Europäischer oder demokratischer Musterschüler?

23/05

Mit der Schnell-Ratifikation der EU-Verfassung setzt der Bundesrat das falsche Signal

Wenige Tage vor den Referenden in Frankreich und den Niederlanden will die Bundesregierung mit der einstimmigen Ratifikation der Europäischen Verfassung im Bundesrat ein Signal setzen. Zur Abstimmung am morgigen Freitag erklärte Claudine Nierth, Vorstandssprecherin der Bürgeraktion Mehr Demokratie:

 

"Der Bundesrat setzt das falsche Signal. Deutschland mag als europäischer Musterschüler erscheinen, wenn die Länderkammer einstimmig oder beinahe einstimmig für die Annahme des Verfassungsvertrags votiert.
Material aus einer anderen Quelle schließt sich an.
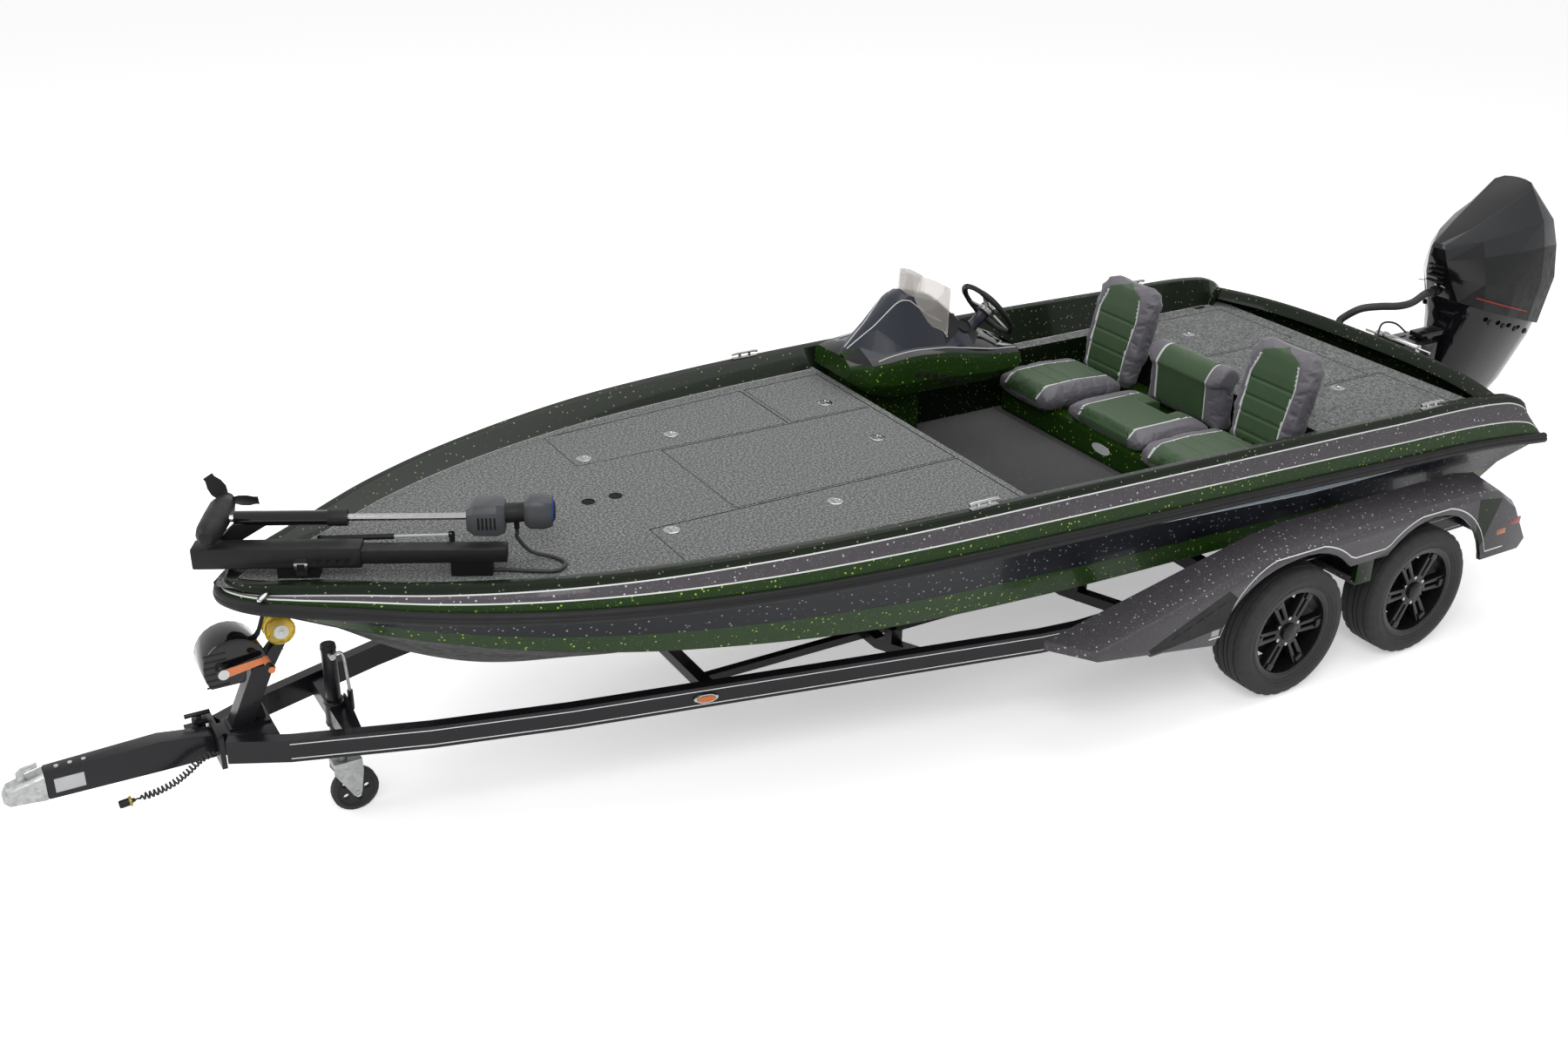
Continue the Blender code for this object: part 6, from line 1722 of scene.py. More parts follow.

In Sachen Demokratie und Bürgerbeteiligung zeigt sich die Bundesrepublik durch den Verzicht auf eine Volksabstimmung wieder einmal als Entwicklungsland.

 

Das Ausland und zumal die Franzosen und die Niederländer, die in wenigen Tagen über die Verfassung abstimmen, wird die Entscheidung kaum beeindrucken. Dass Deutschland dem Vertragswerk zustimmen wird, steht ohnehin schon lange fest. Eine kontroverse öffentliche Debatte, wie sie in den Nachbarstaaten im Vorfeld der Referenden stattfindet, gab und gibt es hierzulande nicht. Die Verfassung wird im Eilverfahren und unter Ausschluss der Öffentlichkeit ratifiziert.

 

Der Bundesrat hätte ein deutliches und noch dazu demokratisches Signal setzen können - wenn er sich schon vor Monaten dafür ausgesprochen hätte, die Verfassung zum Gegenstand der ersten bundesweiten Volksabstimmung zu machen. Dem Ausland hätte das gezeigt, welche Bedeutung man dem Vertragswerk zumisst. Schon die öffentliche Diskussion im Vorfeld eines Referendums wäre ein Bekenntnis zu einem Europa der Bürger gewesen. Gegenüber der Bevölkerung wäre es ein Vertrauensbeweis gewesen, der 56 Jahre nach Inkrafttreten des Grundgesetzes - das ebenfalls nie vom Volk beschlossen wurde - längst überfällig ist."